The Muslim men in custody are probably two such people who are at the base of the pyramid. The Criminal Investigations Department is now perusing their phone records to net others in the ring. 

This was the fourth detection in Beruwala since last year. In November 2012, a trawler which had set off from Negombo dropped off 43 persons at the Beruwala harbour after having been at sea for ten days. The crew fled before police arrived. Victims had ben told the trawler had engine trouble. It is still anchored at the Beruwala harbour, with a naval guard on watch.

On another occasion, 25 people were arrested on the beach as they were getting ready to board the smaller boats that would take them to the trawler. The Sunday Times visited the parental home of one of the women who had been arrested in that group. She had been pregnant then, her mother said, insisting that her daughter had only been at the beach to send her husband off.

“She married someone we didn’t approve of,” she said. “She might have wanted him to go to Australia to escape the influence of drink and bad friends.” “Those who board those boats know that it’s a journey of life or death,” the mother, who did not wish to be named, said. “But they still go because they have so many economic, personal and other problems here.”

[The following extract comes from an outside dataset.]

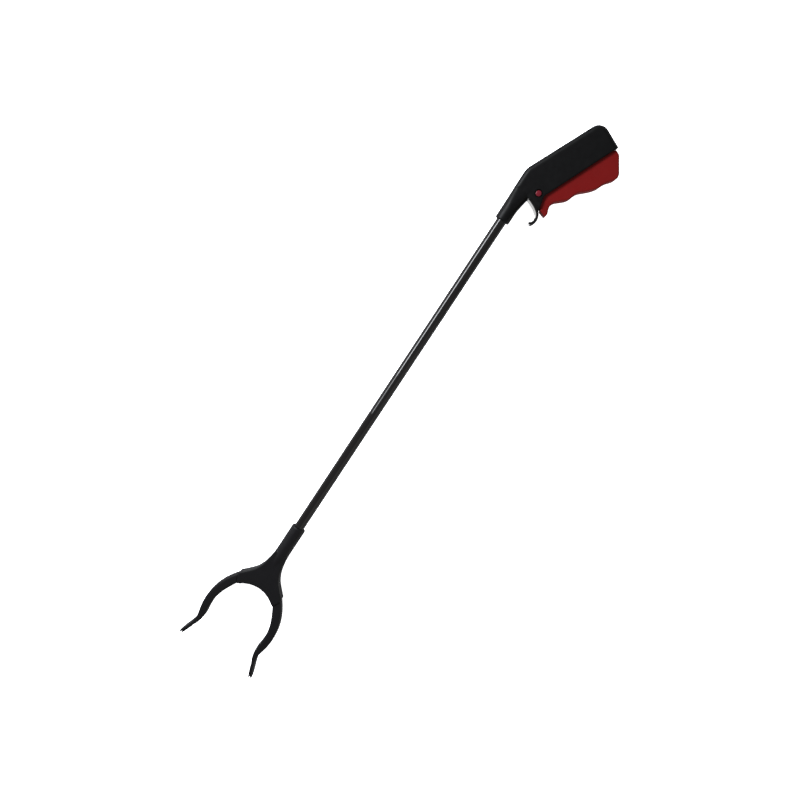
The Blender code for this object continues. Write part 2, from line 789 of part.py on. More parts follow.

Ironically, this woman rejected the contentions of both the Australian and Sri Lankan Governments that boat migrants were doing poorly or that they were turned away. She said people she knew received information from those settled in Australia that they were earning and living well. 

“Sent back?” she asked, incredulously. “When was anybody sent back? It’s not true. They are doing fine there. They are living in villages and they get work. If it’s so bad, why haven’t the Australians sent back people who went like this and are already settled there, living the good life?”

A police officer questioning the would-be boat people Pic by Sarath Siriwardena

She insisted that the only people who are rejected by the Australian Government are those who had pending legal cases or “other problems” back home.  But on the Beruwala beach where the detection was made on Monday, we learnt of a Muslim youth who had taken a trawler to Australia and had been repatriated a month ago. His cousin was afraid to talk about him but said he had gone in the hope of studying.

“He did study for about a month but then he was sent back,” she related. “He didn’t tell anybody in the family that he was going. He used some money, around Rs. 300,000, that he had saved up. He told his grandmother he was going to Jaffna. He called us when he landed to tell us where he was.”

This youth now works at his uncle’s shop in Avissawella. Coincidentally, in the house next to his, two other Muslims remain in jail in Galle for having participated in a similar smuggling racket.The Sunday Times contacted the Australian High Commission for information about continuing illegal arrivals from Sri Lanka. We were referred to a media officer from the office of Scott Morrison, Minister for Immigration and Border Protection. Despite several calls, he could not be contacted.

One of the questions we raised was why an expensive and intensive campaign to discourage people from taking boats to Australia was only having limited success.